■ Data excerpt:
* * * *
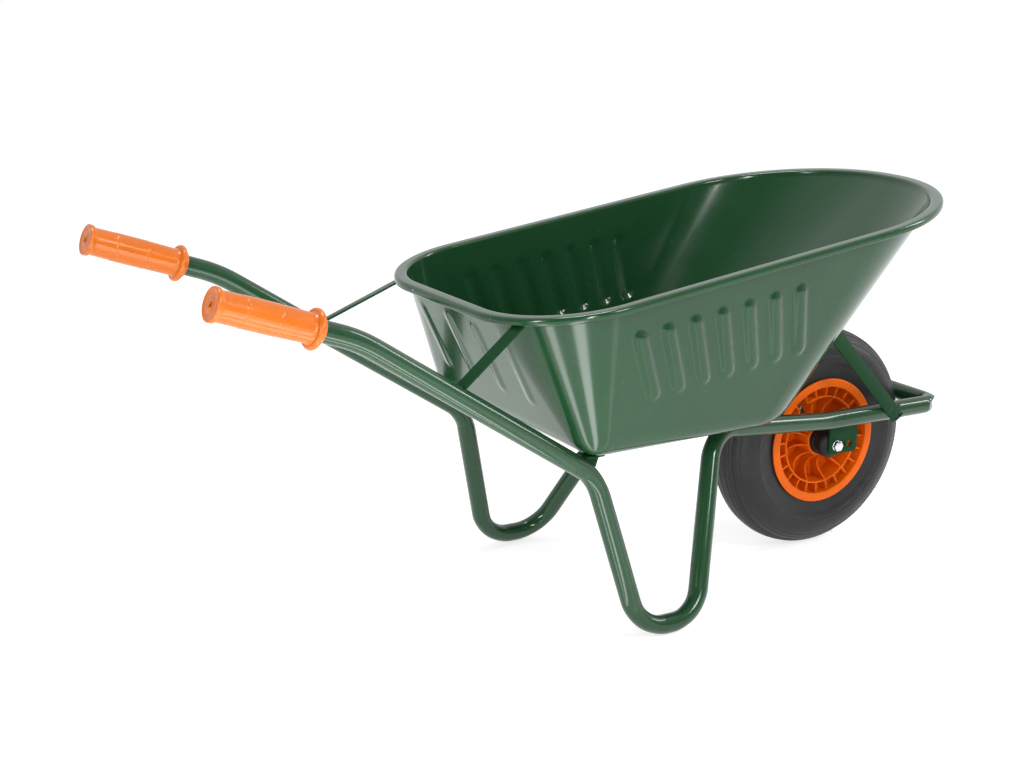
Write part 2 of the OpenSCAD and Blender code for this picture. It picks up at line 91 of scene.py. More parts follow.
def ramp(value, low, high):
    t = min(max((value - low) / (high - low), 0), 1)
    return t * t * (3 - 2 * t)


def softened(points, radius, steps=3):
    """The closed outline with each corner rounded off by radius."""
    made = []
    for i, p in enumerate(points):
        p = Vector(p)
        for_a, for_b = Vector(points[i - 1]), Vector(points[(i + 1) % len(points)])
        a = near(p, for_a, min(radius, (for_a - p).length * 0.45))
        b = near(p, for_b, min(radius, (for_b - p).length * 0.45))
        made += [bend_curve(a, p, b, k / steps) for k in range(steps + 1)]
    return made


def skin(rings, closed_rows=False):
    """Faces between rings that all have the same number of points."""
    n = len(rings[0])
    rows = len(rings) if closed_rows else len(rings) - 1
    return [
        (j * n + i, j * n + (i + 1) % n,
         (j + 1) % len(rings) * n + (i + 1) % n, (j + 1) % len(rings) * n + i)
        for j in range(rows) for i in range(n)
    ]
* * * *
■ What the task requires: Copy the material above back out, exactly as written.

■ Answer for the task:
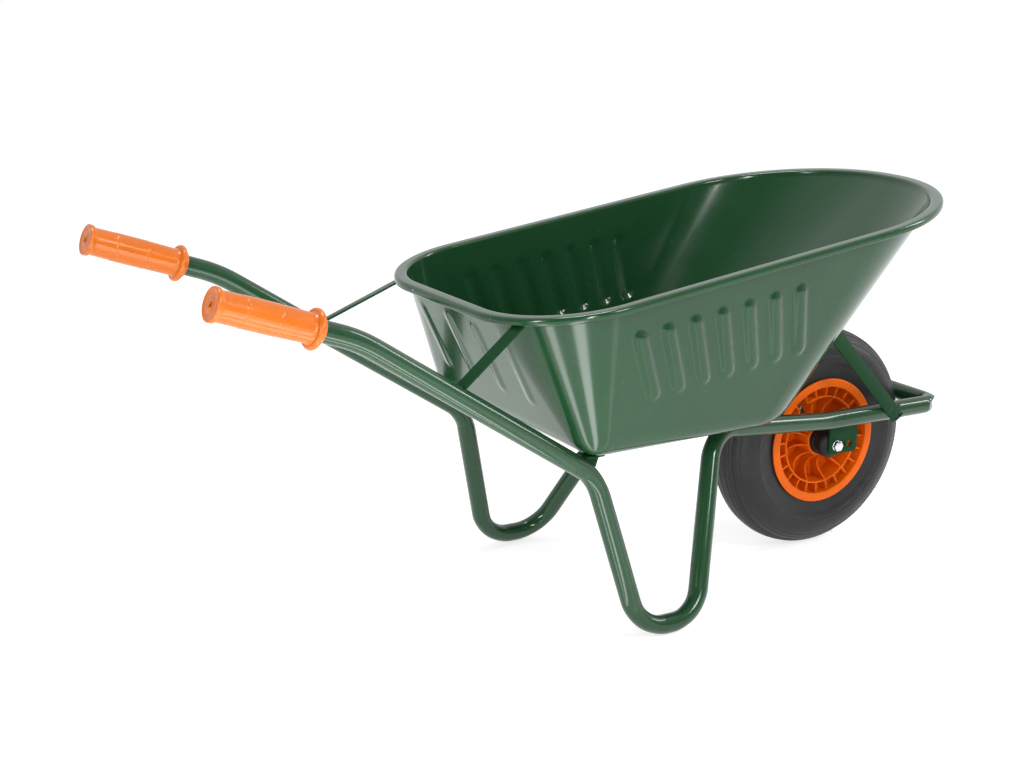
Write part 2 of the OpenSCAD and Blender code for this picture. It picks up at line 91 of scene.py. More parts follow.
def ramp(value, low, high):
    t = min(max((value - low) / (high - low), 0), 1)
    return t * t * (3 - 2 * t)


def softened(points, radius, steps=3):
    """The closed outline with each corner rounded off by radius."""
    made = []
    for i, p in enumerate(points):
        p = Vector(p)
        for_a, for_b = Vector(points[i - 1]), Vector(points[(i + 1) % len(points)])
        a = near(p, for_a, min(radius, (for_a - p).length * 0.45))
        b = near(p, for_b, min(radius, (for_b - p).length * 0.45))
        made += [bend_curve(a, p, b, k / steps) for k in range(steps + 1)]
    return made


def skin(rings, closed_rows=False):
    """Faces between rings that all have the same number of points."""
    n = len(rings[0])
    rows = len(rings) if closed_rows else len(rings) - 1
    return [
        (j * n + i, j * n + (i + 1) % n,
         (j + 1) % len(rings) * n + (i + 1) % n, (j + 1) % len(rings) * n + i)
        for j in range(rows) for i in range(n)
    ]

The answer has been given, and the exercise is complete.